El periodista repasa con lucidez y melancolía una profesión quizá en sus penúltimas horas en ‘Un golpe de vida’
Barcelona
A él, varias: postrado en la cama por el asma, mientras los otros niños jugaban en la calle; leyendo cualquier cosa que le dejara en el lecho su padre tras tocarle la cabeza y comprobar que Juanito no tenía fiebre.
Entre los papeles, algún número de la revista Destino, el deportivo Dicen, El Capitán Trueno...
Otra misiva de la niñez es escuchar a su madre leer en voz alta las páginas de sucesos... Eso, y unas crónicas de fútbol que garabateaba en un cuadernillo a partir de unos partidos que no había visto pero sí imaginado a través de escuchar la radio, conformaron la irreductible vocación de un periodista de raza, que quizá por eso firma sus libros como Juan Cruz Ruiz, homenaje tácito a sus progenitores que le inculcaron “este oficio que va en mis pies y ocupa mi cerebro”.
Lo escribe en Un golpe de vida (Alfaguara), delicado paseo literario por lo que más ama en el mundo, con el corazón al desnudo, “lo más verdadero que he escrito en mi vida”.
“Hay hondura, ligereza, desgarro”, deshojaba ayer el contenido sentimental del relato autobiográfico el escritor Marcos Ordóñez en la presentación en la librería Laie de Barcelona, “lo más parecido a la desaparecida Cinc d’Oros, donde presenté mi debut literario en mi estreno en Barcelona”, recordaba ayer Cruz (Tenerife, 1948) en una ciudad que le pone nervioso, dice, por los recuerdos, pretexto fantástico para tomarse un whisky durante el acto.

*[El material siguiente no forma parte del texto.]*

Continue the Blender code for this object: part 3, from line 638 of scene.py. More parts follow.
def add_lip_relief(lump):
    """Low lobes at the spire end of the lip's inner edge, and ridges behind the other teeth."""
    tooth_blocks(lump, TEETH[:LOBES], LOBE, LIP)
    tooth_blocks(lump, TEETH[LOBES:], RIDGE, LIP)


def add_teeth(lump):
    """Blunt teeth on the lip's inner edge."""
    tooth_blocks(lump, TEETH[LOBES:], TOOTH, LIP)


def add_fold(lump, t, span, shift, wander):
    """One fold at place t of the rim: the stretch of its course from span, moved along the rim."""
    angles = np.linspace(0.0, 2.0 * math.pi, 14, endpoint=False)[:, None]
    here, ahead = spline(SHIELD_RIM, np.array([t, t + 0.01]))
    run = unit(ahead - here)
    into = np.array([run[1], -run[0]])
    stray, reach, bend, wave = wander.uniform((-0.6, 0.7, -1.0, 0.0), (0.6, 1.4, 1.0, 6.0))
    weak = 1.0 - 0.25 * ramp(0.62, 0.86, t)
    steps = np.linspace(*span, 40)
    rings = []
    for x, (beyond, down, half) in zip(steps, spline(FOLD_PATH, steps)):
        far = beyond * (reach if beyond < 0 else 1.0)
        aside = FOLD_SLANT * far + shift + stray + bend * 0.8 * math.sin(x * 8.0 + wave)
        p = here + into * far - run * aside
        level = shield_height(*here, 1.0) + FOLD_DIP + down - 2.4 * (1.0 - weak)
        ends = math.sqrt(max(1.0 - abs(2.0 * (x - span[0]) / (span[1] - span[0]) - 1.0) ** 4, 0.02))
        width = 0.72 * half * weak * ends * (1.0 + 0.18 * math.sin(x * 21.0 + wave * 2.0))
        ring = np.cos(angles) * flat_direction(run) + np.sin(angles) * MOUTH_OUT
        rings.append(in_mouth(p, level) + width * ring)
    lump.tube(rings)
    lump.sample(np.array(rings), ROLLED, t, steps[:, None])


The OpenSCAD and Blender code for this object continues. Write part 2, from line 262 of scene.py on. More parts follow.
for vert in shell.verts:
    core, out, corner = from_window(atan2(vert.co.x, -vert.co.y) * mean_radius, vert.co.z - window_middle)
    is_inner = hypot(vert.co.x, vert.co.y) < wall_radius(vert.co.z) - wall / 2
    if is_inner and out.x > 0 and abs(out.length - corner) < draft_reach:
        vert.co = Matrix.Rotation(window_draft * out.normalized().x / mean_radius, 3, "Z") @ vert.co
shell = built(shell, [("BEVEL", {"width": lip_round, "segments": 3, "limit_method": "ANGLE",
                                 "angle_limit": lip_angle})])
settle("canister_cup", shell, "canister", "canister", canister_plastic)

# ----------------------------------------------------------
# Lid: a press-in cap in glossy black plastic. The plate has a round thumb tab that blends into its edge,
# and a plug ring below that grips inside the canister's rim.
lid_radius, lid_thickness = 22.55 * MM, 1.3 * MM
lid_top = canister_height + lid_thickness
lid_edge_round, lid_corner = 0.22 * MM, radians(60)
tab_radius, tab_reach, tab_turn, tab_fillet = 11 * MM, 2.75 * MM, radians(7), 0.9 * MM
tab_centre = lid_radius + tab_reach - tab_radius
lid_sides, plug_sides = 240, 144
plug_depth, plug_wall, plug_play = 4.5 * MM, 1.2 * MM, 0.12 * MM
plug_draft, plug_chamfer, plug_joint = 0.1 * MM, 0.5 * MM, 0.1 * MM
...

Sí, es la ciudad donde se editaban sus lecturas “y también es la de la agencia Carmen Balcells, la de la radio de Federico Gallo y Jorge Arandes, y la del Tele/eXpres, diario del que era el único suscriptor en Tenerife”.
Con las manos ya “con arrugas y pecas, acaso como el oficio del periodismo”, el ex editor y periodista de EL PAÍS traspúa “una gran melancolía, como en casi toda su obra, desde El niño descalzo a Egos revueltos”, también por lo que no fueron las revoluciones de Cuba o Nicaragua, “pero a su vez se muestra furioso”, hizo notar, perspicaz, la periodista Rosa Mora.
“Las furias”, exclamó el interpelado como si de enemigos mitológicos fueran.
“Sí, no soporto la ausencia de duda, ni el lugar común, ni que con tu idea quieras eliminar la otra idea, ni contrarrestar con el insulto y el tópico, que es lo que ocurre en Internet... y en esa red ha caído el periodismo, que sólo es preguntar para saber: hemos caído en la ausencia de preguntas y en pensar que el periodismo es opinión, cuando es información y análisis, ¿o no?”, interpelaba a un auditorio de unas 60 personas, entre ellas Jordi Évole, Lluís Pasqual, los editores Malcom Otero o Pere Sureda, el hijo de Carme Balcells, Lluís Miquel Palomares...
¿Pero no le reconforta la labor del The New York Times o del The Washington Post ante Donald Trump?, le preguntó, pilla, Gemma Nierga.
“Por supuesto; ese intento de descrédito del periodismo orquestado desde el poder ya lo vimos aquí con Aznar cuando el 11-M”. ¿Y que tiene contra Pablo Iglesias y Podemos, otra de las furias del libro?
“Ha introducido un modo de conversación que pretende anular la posibilidad de decir al otro lo que pensaba desautorizando su respuesta, llegando así a la postverdad para evitar el periodismo de verdad, una maniobra de chantaje”.
A pesar de escribir de “las penúltimas horas del periodismo”, de esa profesión que “no tiene dinero mientras las multinacionales que venden nuestra información gratis se hacen ricas”, admite: “No me imagino dejando el oficio, que es pura pasión; por eso dedico el libro especialmente a Manuel Vázquez Montalbán y Feliciano Fidalgo, que nunca quisieron dejarlo”.
Melancolía quizá, pero también entereza y valor.
Ordóñez recordó una frase del libro cuya esencia lo sustenta todo: “De ninguna de las maneras va a rendirse este oficio invencible”.
Y sugirió imprimirla en una camiseta.